Hauser invited Siegel to join a four-part vocal group that he'd been trying to reconstruct (an earlier version of The Transfer with a much different tone and style had existed briefly in the late '60s). When she joined Hauser, Laurel Masse, and Alan Paul, The Manhattan Transfer was born. The group's self-titled debut album in 1975 ushered in a renaissance in vocal-based music and marked the opening chapter of the foursome's quarter-century-plus success story.

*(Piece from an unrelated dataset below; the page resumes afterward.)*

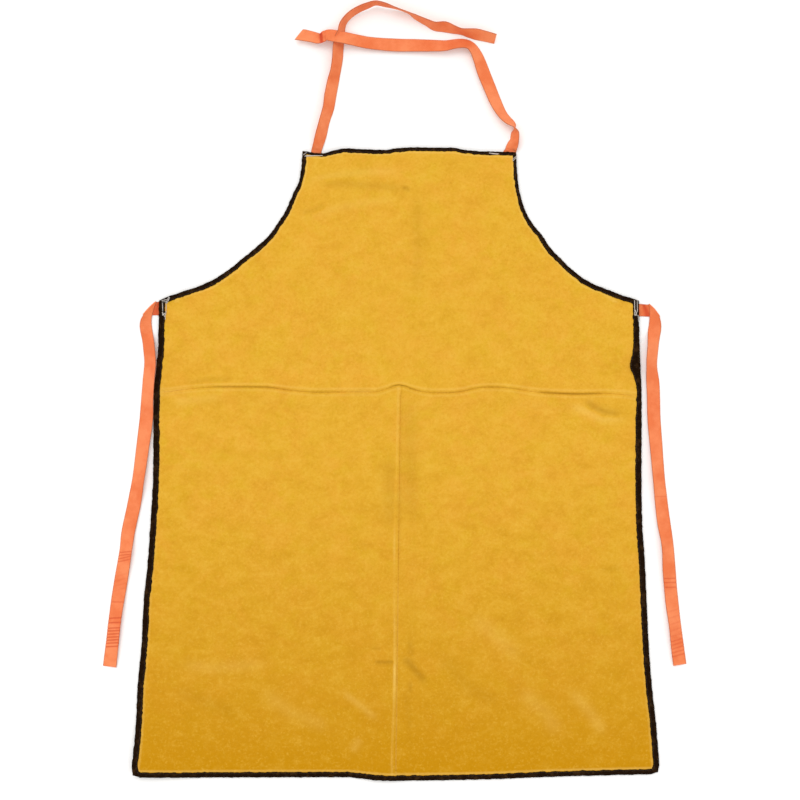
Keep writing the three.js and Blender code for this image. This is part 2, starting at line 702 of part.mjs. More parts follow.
// One row across the webbing, rolled about its own length and standing on the surface
function webbingRow(x, y, way, rollDegrees, lift) {
  const roll = THREE.MathUtils.degToRad(rollDegrees);
  const side = new THREE.Vector3(way.y, -way.x, 0).normalize();
  const across = side.multiplyScalar(Math.cos(roll)).setZ(Math.sin(roll));
  const rise = (webbingWidth * Math.abs(Math.sin(roll)) + webbingThickness * Math.abs(Math.cos(roll))) / 2;
  const centre = new THREE.Vector3(x, y, rise + lift);
  return {
    left: centre.clone().addScaledVector(across, -webbingWidth / 2),
    right: centre.clone().addScaledVector(across, webbingWidth / 2),
  };
}

// Rows along a smooth path through points that carry x, y, roll and lift
const stepsBetween = 2; // rows from one of the points to the next
function rowsAlong(stops) {
  const corners = stops.map((stop) => new THREE.Vector3(stop.x, stop.y, stop.lift));
  const path = new THREE.CatmullRomCurve3(corners);
  const places = stops.map((stop, k) => ({ ...stop, k }));
  const rollAt = smoothColumn(places, 'k', 'roll');
  const last = stops.length - 1;
  const count = Math.round(last * stepsBetween);
  return Array.from({ length: count + 1 }, (_, step) => {
    const share = step / count;
    const point = path.getPoint(share);
    return webbingRow(point.x, point.y, path.getTangent(share), rollAt(share * last), Math.max(point.z, 0));
  });
}

function neckTie(under, route) {
  const middle = middleX(apronLength);
  const stops = route.map((row) => ({
    x: middle + (row.across * bibWidth) / 2,
    y: apronLength + row.up * neckReach,
    roll: row.roll,
    lift: row.lift * webbingWidth,
  }));
  const start = [
    { x: under, y: apronLength - tieTuck, roll: 0, lift: 0 },
    { x: under, y: apronLength - tieTuck / 3, roll: 0, lift: 0 },
  ];
  return webbingFrom(rowsAlong([...start, ...stops]));
}

// A waist tie runs out from under the leather, folds over on a slant and turns down beside the skirt
const foldSetback = 1.5; // slanted fold to the last flat row of either layer
const layerSink = 0.2; // share of the upper layer's height lost where it starts to come down
function waistTie(side, stub, route) {
  const edge = outlineX(side, waistHeight - webbingWidth / 2);
  const top = waistHeight - gap;
  const innerX = edge + side * stub;
  const outerX = innerX + side * webbingWidth;
  const flat = webbingThickness / 2;
  const layer = webbingThickness + gap;
  const slant = new THREE.Vector3(side, 1, 0).normalize();
  const crossRow = (x) => ({
    left: new THREE.Vector3(x, top, flat),
    right: new THREE.Vector3(x, top - webbingWidth, flat),
  });
  const slantRow = (out, z) => ({
    left: new THREE.Vector3(innerX, top, z).addScaledVector(slant, out),
    right: new THREE.Vector3(outerX, top - webbingWidth, z).addScaledVector(slant, out),
  });
  const corner = [
    crossRow(edge - side * tieTuck),
    crossRow(edge),
    crossRow(innerX - side * foldSetback * 2),
    slantRow(-foldSetback, flat),
    slantRow(0, flat),
    slantRow(layer / 2, flat + layer / 2),
    slantRow(0, flat + layer),
    slantRow(-foldSetback, flat + layer),
  ];
  const besideX = (height, beside) => outlineX(side, height) + side * beside * webbingWidth;
  const leave = { x: (innerX + outerX) / 2, y: top - webbingWidth - foldSetback * 2, roll: 0, lift: layer };
  const settle = { ...leave, y: leave.y - webbingWidth / 3, lift: layer * (1 - layerSink) };
  const stops = route.map((row) => {
    const y = waistHeight - row.down * waistTieDrop;
    return { x: besideX(y, row.beside), y, roll: side * row.roll, lift: 0 };
  });
  // Past the fold the webbing shows its other face, so its edges change sides
  const down = rowsAlong([leave, settle, ...stops]);
  const turned = down.map((row) => (side > 0 ? { left: row.right, right: row.left } : row));
  return webbingFrom([...corner, ...turned]);
}

const leatherFinish = { color: 0xe8a93a, roughness: 0.95, metalness: 0 };
const tapeFinish = { color: 0x1b1412, roughness: 0.85, metalness: 0 };
const webbingFinish = { color: 0xff8a4e, roughness: 0.7, metalness: 0 };

const apron = new THREE.Group();
function add(name, geometry, finish) {
  const mesh = new THREE.Mesh(geometry, new THREE.MeshStandardMaterial(finish));
  mesh.name = name;
  apron.add(mesh);
}

add('bib_panel', sheetFrom(bib.grid, leatherThickness), leatherFinish);
add('skirt_panel_left', sheetFrom(skirt.left.grid, leatherThickness), leatherFinish);
add('skirt_panel_right', sheetFrom(skirt.right.grid, leatherThickness), leatherFinish);
edgeRuns.forEach((run, k) => {
  const before = edgeRuns[(k + edgeRuns.length - 1) % edgeRuns.length].points.at(-2);
  const after = edgeRuns[(k + 1) % edgeRuns.length].points[1];
  add(run.name, bindingFrom(run, before, after), tapeFinish);
});
add('neck_tie_left', neckTie(outlineX(-1, apronLength) + leftTieInset, leftNeckRoute), webbingFinish);
add('neck_tie_right', neckTie(outlineX(1, apronLength) - rightTieInset, rightNeckRoute), webbingFinish);
add('waist_tie_left', waistTie(-1, leftStub, leftWaistRoute), webbingFinish);
add('waist_tie_right', waistTie(1, rightStub, rightWaistRoute), webbingFinish);

// The origin is on the surface, under the middle of the whole laid apron
const box = new THREE.Box3().setFromObject(apron);
const centre = box.getCenter(new THREE.Vector3());
apron.position.set(-centre.x, -centre.y, -box.min.z);
apron.updateMatrixWorld(true);

export default apron;
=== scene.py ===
import math

import bmesh
import bpy
import numpy as np
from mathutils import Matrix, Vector, noise


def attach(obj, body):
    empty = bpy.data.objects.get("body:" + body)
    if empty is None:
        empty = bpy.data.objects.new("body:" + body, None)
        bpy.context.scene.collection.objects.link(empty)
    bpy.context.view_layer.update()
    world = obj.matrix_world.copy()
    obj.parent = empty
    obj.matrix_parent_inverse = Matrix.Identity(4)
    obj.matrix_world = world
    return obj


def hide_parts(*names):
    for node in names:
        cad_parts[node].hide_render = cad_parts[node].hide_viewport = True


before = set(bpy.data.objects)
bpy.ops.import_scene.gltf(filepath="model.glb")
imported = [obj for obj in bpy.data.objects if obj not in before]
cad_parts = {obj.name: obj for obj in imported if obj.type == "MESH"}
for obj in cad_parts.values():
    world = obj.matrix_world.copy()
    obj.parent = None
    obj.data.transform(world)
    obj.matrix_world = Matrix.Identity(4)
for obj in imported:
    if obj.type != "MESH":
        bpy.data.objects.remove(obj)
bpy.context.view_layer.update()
mm = 0.001
scene = bpy.context.scene

# camera straight above the middle of the picture
view = {"middleX": 7.6, "middleY": -13.8, "frameWidth": 1146.5, "lens": 85, "level": 3}

cameraData = bpy.data.cameras.new("overheadCamera")
camera = bpy.data.objects.new("overheadCamera", cameraData)
scene.collection.objects.link(camera)
cameraData.lens = view["lens"]
cameraData.clip_end = 50
above = view["frameWidth"] * view["lens"] / cameraData.sensor_width + view["level"]
camera.location = (view["middleX"] * mm, view["middleY"] * mm, above * mm)
scene.camera = camera
print("camera placed")

# the cut of the apron, in millimetres, over the binding
cut = {
    "length": 900, "bibWidth": 308, "waistWidth": 688, "hemWidth": 758,
    "armholeDepth": 215.5, "seamDrop": 345, "bibLean": 13, "hemLean": -5.5,
    "centreSeamShift": 2.5, "topRipple": 4, "seamRipple": 6, "hemRipple": 5,
    "hemCorner": 9, "originX": 6.928, "originY": -555.523,
}
origin = np.array([cut["originX"], cut["originY"], 0])
suede = {"thickness": 1.5, "gap": 0.3, "allowance": 10, "seamLip": 0.9, "wrinkle": 0.5}
tape = {"thickness": 0.7, "leg": 6.5, "ease": 0.4, "stitchInset": 1.7, "step": 1.5}
legs = {
    "hem": 6.6, "side_right": 7.8, "armhole_right": 5.9, "top": 4.3, "armhole_left": 5.9, "side_left": 7.8,
}
# the armhole legs lose this much over their upper part
thinner = {"armhole_left": 1, "armhole_right": 2, "from": 750, "over": 110}
webbing = {
    "width": 20, "thickness": 1.2, "step": 0.8, "tuck": 24, "gather": 26, "neckReach": 214, "waistDrop": 525,
}
# the photo: millimetres a pixel, column of the body's middle and row of the hem
photo = {"scale": 1.4331, "middle": 399.5, "hem": 778}

waistHeight = cut["length"] - cut["armholeDepth"]
seamHeight = cut["length"] - cut["seamDrop"]
wrap = tape["thickness"] + suede["gap"]
foldRadius = (suede["thickness"] + suede["gap"]) / 2
foldNose = foldRadius + suede["thickness"] / 2
seamReach = foldNose - 0.3
turnFrom = 13.4
bindingStation = tape["leg"] + 1.5
seamStation = suede["allowance"] + 2
innerStation = 26
bindingLift = tape["thickness"] + tape["ease"]
seamLift = suede["thickness"] + suede["gap"]
tuckLift = webbing["thickness"] + suede["gap"]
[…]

In addition to her stage and studio work with The Manhattan Transfer, Siegel launched her solo career in 1982 with the release of Experiment in White - a rare but favorite album among Siegel's fans. Her followup solo effort, At Home, earned her a Grammy nomination in 1987 for Best Female Jazz Vocal.

She collaborated with jazz pianist Fred Hersch on the 1989 effort, Short Stories, which JazzTimes ranked "among the most graceful, thoroughly heartbreaking efforts of the modern era, thanks to her rich, emotive vocals." That same year, the New York Music Awards named her Best Female Jazz Singer. Not one to walk away from a successful formula, Siegel rejoined Hersch in the making of Slow Hot Wind in 1995 and The Tender Trap in 1999.

Through it all, diversity has been a hallmark of Siegel's career. Some of her favorite collaborations over the years have been with Turkish modern classical composer Ilhan Mimaroglu and the Beaux Arts String Quartet in a musical and spoken word project called Like There's Tomorrow, as well as projects with Richie Cole, Jay McShann, Lew Soloff, Robert Kraft, and Leon Ware. She also was a happy participant in A Tribute to the Carpenters on King Records in 1998, sang a duet ("Two For The Blues") with Natalie Cole on Cole's 1996 release, Stardust, and was a featured vocalist on Circlesongs, Bobby McFerrin's multi-layered world/jazz effort of 1997. Siegel has also appeared on a number of motion picture soundtracks (Swing Kids, A League of Their Own, Dick Tracy and others) and performed with classical violinist Nadja Salerno-Sonnenberg and the Concordia Orchestra at Alice Tully Hall in 1998.

I Wish You Love, released in 2002, marked her debut on the Telarc label. In some ways, the album also marked a return to Siegel's roots, as it included jazzy renditions of a number of songs conceived in New York's fabled Brill Building, a hotbed of songwriting talent in the early '60s. Her seventh and latest solo recording, Friday Night Special, combines Siegel's rich, emotive vocals with an unusual selection of songs and a first-rate organ/tenor band featuring Joey DeFrancesco on Hammond B-3 and Houston Person on tenor saxophone. Produced by Joel Dorn (who produced Experiment in White and I Wish You Love), Siegel's second Telarc release ranges from soul-jazz and bluesy grooves to funky R&B and romantic ballads.

Siegel - who has made a home in Manhattan with her 8-year-old son, Gabriel, and generally follows her own muse - isn't about to get backed into the hopeless corner of trying to be all things to all people. Some styles are timeless and universal, regardless of prevailing trends. "I think people will always respond to emotion and to great songs sung well," she says. "And I think the vocalists in particular will always be in demand. There's nothing that approximates the human voice. In the end, when you come down to it, people want to feel something."